Seminar Fall 2025 :: Anoop Rajappan (Tulane U.)
Anoop Rajappan
(presenting on November 5, 2025)
Smart, Self-Powered Wearable Robots for Assistance and Rehabilitation
Abstract
Wearable robotic devices provide critical assistance to people with disabilities and mobility limitations. Although current devices provide effective motion assistance, they often rely on rigid, heavy, and bulky components—such as motors, valves, electronics, batteries, and compressors—for actuation and control, burdening the user and impacting the comfort and portability of these devices. In this talk, we explore textile-based pneumatic wearables as a soft, lightweight, and durable technology for building comfortable assistive devices at low cost. As an alternative to electronic controllers, we develop a soft, fully textile platform for embedding pneumatic digital logic in wearables. Our textile-based logic gates enable logic computations, onboard memory storage, user interaction, and direct interfacing with pneumatic actuators. In addition, they are lightweight, made using scalable manufacturing techniques, and durable enough to withstand everyday use. Concurrently, we also address limitations in portable power delivery by developing “self-powered” wearables that harvest pneumatic energy from the motion of the human body without electricity. Finally, we explore future directions in soft robotic and textile-based intelligence that leverage the inherent mechanical properties of soft materials for realizing fluidic sensing and computation.
Speaker Bio
Anoop completed his undergraduate degree in mechanical engineering at the Indian Institute of Technology Madras in India and his master’s and doctoral degrees in mechanical engineering at the Massachusetts Institute of Technology.
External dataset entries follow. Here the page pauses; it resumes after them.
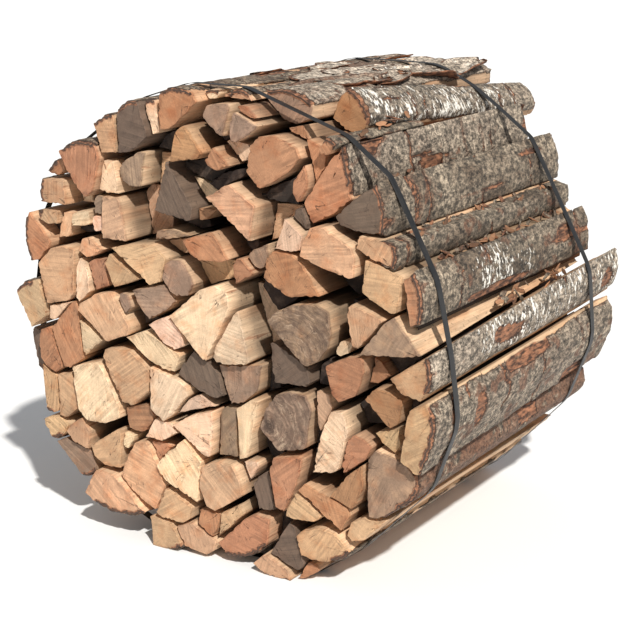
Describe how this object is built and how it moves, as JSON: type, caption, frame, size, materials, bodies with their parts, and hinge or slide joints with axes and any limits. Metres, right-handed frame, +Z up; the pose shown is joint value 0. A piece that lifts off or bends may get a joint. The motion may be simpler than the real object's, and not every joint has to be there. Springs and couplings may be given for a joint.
{
  "type": "birch firewood bundle",
  "caption": "Large round bundle of split birch logs with grey bark, stacked side by side and tied with two flat black straps, lying on its side.",
  "frame": {"origin": "middle of the underside, where the bundle rests on the floor", "axes": "+Z up; the splits lie along Y, with the end that is seen best towards -Y; +X across the bundle"},
  "size_m": [1.3162, 1.2432, 1.2293],
  "materials": {
    "split_wood": "rough split and sawn birch, pale tan to honey",
    "weathered_wood": "grey weathered split wood, dry and matt",
    "barked_wood": "split wood with rough grey birch bark on its round side",
    "strap": "flat black strapping band, slight satin sheen"
  },
  "bodies": {
    "root": {"rim_split_01": "barked_wood", "rim_split_02": "barked_wood", "rim_split_03": "barked_wood", "rim_split_04": "barked_wood", "rim_split_05": "barked_wood", "rim_split_06": "barked_wood", "rim_split_07": "barked_wood", "rim_split_08": "barked_wood", "rim_split_09": "barked_wood", "rim_split_10": "barked_wood", "rim_split_11": "barked_wood", "rim_split_12": "barked_wood", "rim_split_13": "weathered_wood", "rim_split_14": "barked_wood", "rim_split_15": "barked_wood", "rim_split_16": "barked_wood", "rim_split_17": "split_wood", "rim_split_18": "barked_wood", "rim_split_19": "split_wood", "rim_split_20": "split_wood", "rim_split_21": "barked_wood", "rim_split_22": "split_wood", "rim_split_23": "barked_wood", "rim_split_24": "barked_wood", "rim_split_25": "barked_wood", "rim_split_26": "barked_wood", "rim_split_27": "barked_wood", "rim_split_28": "barked_wood", "rim_split_29": "barked_wood", "rim_split_30": "barked_wood", "rim_split_31": "barked_wood", "rim_split_32": "barked_wood", "rim_split_33": "barked_wood", "rim_split_34": "barked_wood", "rim_split_35": "barked_wood", "heart_split_01": "weathered_wood", "heart_split_02": "weathered_wood", "heart_split_03": "split_wood", "heart_split_04": "split_wood", "heart_split_05": "split_wood", "heart_split_06": "split_wood", "heart_split_07": "split_wood", "heart_split_08": "split_wood", "heart_split_09": "split_wood", "heart_split_10": "split_wood", "heart_split_11": "split_wood", "heart_split_12": "weathered_wood", "heart_split_13": "weathered_wood", "heart_split_14": "split_wood", "heart_split_15": "split_wood", "heart_split_16": "split_wood", "heart_split_17": "split_wood", "heart_split_18": "split_wood", "heart_split_19": "split_wood", "heart_split_20": "split_wood", "heart_split_21": "split_wood", "heart_split_22": "split_wood", "inner_stack": "split_wood", "strap_front": "strap", "strap_rear": "strap"}
  },
  "joints": []
}
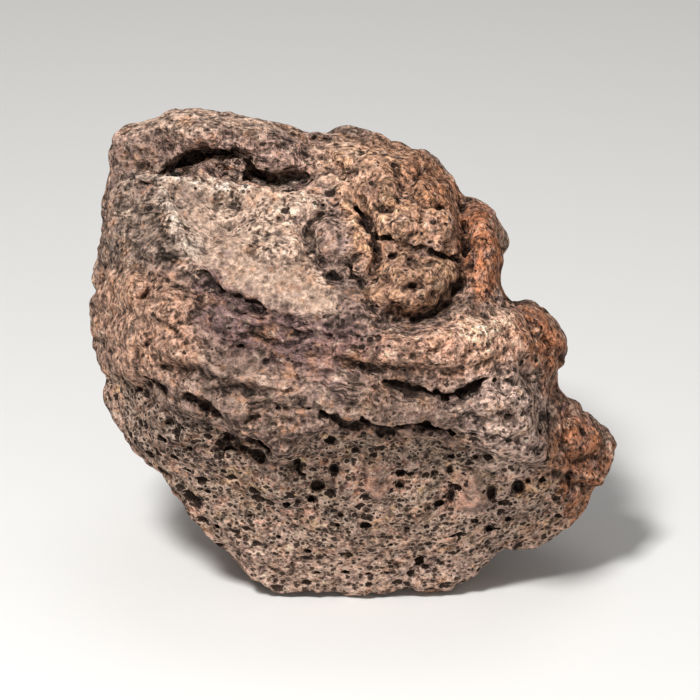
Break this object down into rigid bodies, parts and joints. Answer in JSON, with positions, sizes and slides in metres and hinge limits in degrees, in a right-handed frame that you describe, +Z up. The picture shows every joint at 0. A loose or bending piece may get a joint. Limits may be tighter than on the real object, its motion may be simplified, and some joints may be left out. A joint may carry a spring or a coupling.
{
  "type": "lava rock",
  "caption": "Rough block of vesicular lava rock with folded flow layers, an overhung lower face full of gas holes, a hollow under its top slab and a flat underside to stand on.",
  "frame": {"origin": "on the resting surface, under the middle of the block's box", "axes": "+Z up, +X towards the block's reddened right flank, -Y towards its folded front face"},
  "size_m": [0.1408, 0.1164, 0.124],
  "materials": {
    "scoria": "matt vesicular stone, grey-brown with tan crust and rust-red oxidised patches"
  },
  "bodies": {
    "root": {"lava_rock": "scoria"}
  },
  "joints": []
}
After four years of postdoctoral research at Rice University, he joined the Department of Physics and Engineering Physics at Tulane University in July 2024. Anoop’s research at Tulane will aim to leverage fluidics and soft materials to enable future generations of smart robots and wearables, with a focus on developing safe, comfortable, and low-cost robotic devices for assisting people with disabilities.